Deprem Kurbanı Oğlunun Mezarını 4 Yıl Sonra Buldu
Emine Cebeci, Gölcük ilçesinde 1999 yılındaki depremde enkaz altından kurtarılan ancak hastanede hayatını kaybeden oğlunun cansız bedenini dört yıl sonra buldu. Emine Cebeci, oğlunun mezarını bulmak adına verdiği mücadeleyi anlattı.

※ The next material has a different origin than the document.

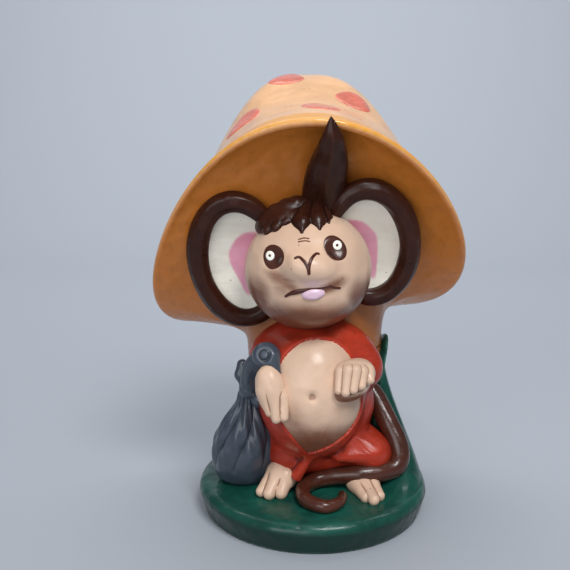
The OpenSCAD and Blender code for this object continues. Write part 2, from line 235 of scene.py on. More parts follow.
def curvature(grid, reach=2):
    """How hollow (+) or ridged (-) each grid point is, per millimetre: twice the height of its
    neighbours' mean over it along the outward normal, over their distance squared."""
    def shifted(by):
        index = np.clip(np.arange(len(grid)) + by, 0, len(grid) - 1)
        return grid[index]
    down, up = shifted(-reach), shifted(reach)
    left, right = np.roll(grid, reach, axis=1), np.roll(grid, -reach, axis=1)
    normal = unit(np.cross(right - left, up - down))
    bend = np.zeros(grid.shape[:2])
    for a, b in ((down, up), (left, right)):
        span = np.maximum(np.sum((b - a) ** 2, axis=-1) / 4.0, 0.04)
        bend += np.sum(((a + b) / 2.0 - grid) * normal, axis=-1) * 2.0 / span
    return bend


def placed(name, data):
    """A new object of the scene that holds a mesh, a light or a camera."""
    if isinstance(data, bpy.types.Mesh):
        data.polygons.foreach_set("use_smooth", np.ones(len(data.polygons), bool))
    made = bpy.data.objects.new(name, data)
    bpy.context.scene.collection.objects.link(made)
    return made


def skin(name, start, rings, finish, **marks):
    """A closed mesh through rings of equal length, with a fan to a point at each end. Each mark is
    a number for every ring point, kept as an attribute; hollow and ridge are always added."""
    rings = np.asarray(rings, float)
    rows, columns = rings.shape[:2]
    points = np.vstack([np.reshape(start, (1, 3)), rings.reshape(-1, 3), np.reshape(finish, (1, 3))])
    i = np.arange(rows - 1)[:, None]
    j = np.arange(columns)[None, :]
    k = (j + 1) % columns
    a = 1 + i * columns
    quads = np.stack([a + j, a + k, a + columns + k, a + columns + j], axis=-1).reshape(-1, 4)
    last = rows * columns + 1
    j, k = j[0], k[0]
    foot = np.stack([np.zeros_like(j), 1 + k, 1 + j], axis=-1)
    head = np.stack([np.full_like(j, last), last - columns + j, last - columns + k], axis=-1)
    corner, side, far = points[quads[:, 0]], points[quads[:, 1]], points[quads[:, 2]]
    other = points[quads[:, 3]]
    inner = corner - points.mean(axis=0)
    volume = np.sum(np.cross(side - corner, far - corner) * inner)
    volume += np.sum(np.cross(far - corner, other - corner) * inner)
    bend = curvature(rings)
    if volume < 0.0:
        quads, foot, head = quads[:, ::-1], foot[:, ::-1], head[:, ::-1]
    else:
        bend = -bend
    mesh = bpy.data.meshes.new(name)
    mesh.from_pydata((points * MM).tolist(), [], quads.tolist() + foot.tolist() + head.tolist())
    marks["hollow"] = ease(0.06, 0.5, -bend)
    marks["ridge"] = ease(0.25, 0.9, bend)
    for mark, values in marks.items():
        values = np.broadcast_to(values, (rows, columns))
        layer = mesh.attributes.new(mark, "FLOAT", "POINT")
        flat = np.concatenate([[values[0].mean()], values.reshape(-1), [values[-1].mean()]])
        layer.data.foreach_set("value", flat.astype(np.float32))
    mesh.update()
    return placed(name, mesh)


def solid(name, field, origin, reach, rows=120, columns=160, pole=(0, -1, 0), crowd=1.0, mark=None):
    """The skin of a field, seen from the origin: one ray for each grid point, marched to its wall.
    mark gives attributes from the points."""
    rays, pole = ball_rays(rows, columns, pole, crowd)
    origin = np.asarray(origin, float)
    rings = origin + rays * march(field, origin, rays, reach)[..., None]
    ends = np.stack([pole, -pole])
    tips = origin + ends * march(field, origin, ends, reach)[..., None]
    marks = mark(rings) if mark else {}
    return skin(name, tips[0], rings, tips[1], **marks)


def tube(name, path, wide, up, tall=None, sides=48, shape=None, **marks):
    """A swept tube whose ends close on a point."""
    rings = sweep(path, wide, up, tall, sides, shape)
    return skin(name, path[0], rings, path[-1], **marks)


def patch(name, lay, lift, sink=0.7, rows=14, columns=64, edge=4.0, **marks):
    """A raised patch on a surface. lay takes a radius from 0 to 1 and an angle, and gives points
    and outward normals on the surface. Its height is lift times 1 - radius to the power edge, and
    its back lies sink under the surface."""
    radius = np.sqrt(np.linspace(0.02, 1.0, rows))
    r, a = np.meshgrid(radius, round_angles(columns), indexing="ij")
    at, out = lay(r, a)
    top = at + out * (lift * (1.0 - r**edge))[..., None]
    under = (at - out * sink)[::-1]
    rings = np.vstack([top, under])
    return skin(name, top[0].mean(axis=0), rings, under[-1].mean(axis=0), **marks)


def finish_piece(piece, material, slot, *nodes):
    """Gives a piece its paint, puts it on the body and hides the CAD nodes that it stands for. slot is not
    used.
    """
    piece.data.materials.append(material)
    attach(piece, BODY)
    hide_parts(*nodes)
    return piece


# ---------------------------------------------------------------------------------------------
# Cap. Angles run round the brim from the front, towards the creature's left.

def brim_height(a):
    """From the back's height to the front's along a power of (1 + cos a) / 2, and lower on the
    creature's right by a power of sin a that fades to the front."""
    forward = (1.0 + np.cos(a)) / 2.0
    rise = forward**1.9
    droop = 0.63 * np.maximum(0.0, -np.sin(a)) ** 1.6 * (1.0 - forward**3.6)
    return mix(BRIM_BACK, BRIM_FRONT, rise) - BRIM_DROOP * droop


def brim(a, inset=0.0):
    """The brim's edge: an ellipse seen from above, at the brim's height."""
    x = BRIM_AT[0] + (BRIM_HALF[0] - inset) * np.sin(a)
    y = BRIM_AT[1] - (BRIM_HALF[1] - inset) * np.cos(a)
    return np.stack([x, y, brim_height(a)], axis=-1)


def cap_top(a, t):
    """From the brim at t 0 to the crown at t 1. The height falls from the crown as a bell,
    r cubed times (3.4 - 2.4 r) with r = 1 - t, as a quarter circle round the back, and as a dome
    on a flatter flare in front."""
    a, t = np.broadcast_arrays(np.asarray(a, float), np.asarray(t, float))
    r = 1.0 - t
    bell = r**3 * (3.4 - 2.4 * r)
    quarter = 1.0 - np.sqrt(np.maximum(0.0, 1.0 - r * r))
    flare = 0.62 * ease(0.0, 0.62, r) + 0.38 * r**2.5
    drop = mix(bell, quarter, ((1.0 - np.cos(a)) / 2.0) ** 3)
    drop = mix(drop, flare, ((1.0 + np.cos(a)) / 2.0) ** 8)
    edge = brim(a, BEAD * (1.0 - t))
    return np.stack([
        mix(CROWN_AT[0], edge[..., 0], r),
        mix(CROWN_AT[1], edge[..., 1], r),
        mix(CROWN_TOP, edge[..., 2], drop),
    ], axis=-1)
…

1999’da yaşanan 7,5 büyüklüğündeki Gölcük merkezli depremde yıkılan binaların altında kalan binlerce hayatın, sakat kalan yüzlerce insanın ve hala mezarı olmayan yüzlerce insanın hikayeleri depremin üzerinden 15 yıl geçmesine rağmen devam ediyor. Marmara depreminde oğlunu kaybeden ve kendisinin de bir ayağı sakat kalan Emine Cebeci, deprem anında yaşadıklarını ve depremden dört yıl sonra kimsesizler mezarlığında DNA testiyle bulduğu 18 yaşındaki oğlu Serkan Yapıcı’yı ararken yaşadığı zorlukları şöyle anlattı: "Hâla oğlumun öldüğünü kabullenemiyorum, sokakta oğluma benzeyen insanları döndürüp bakıyorum.”
“17 AĞUSTOS GECESİ ÇOK MUTLUYDUK”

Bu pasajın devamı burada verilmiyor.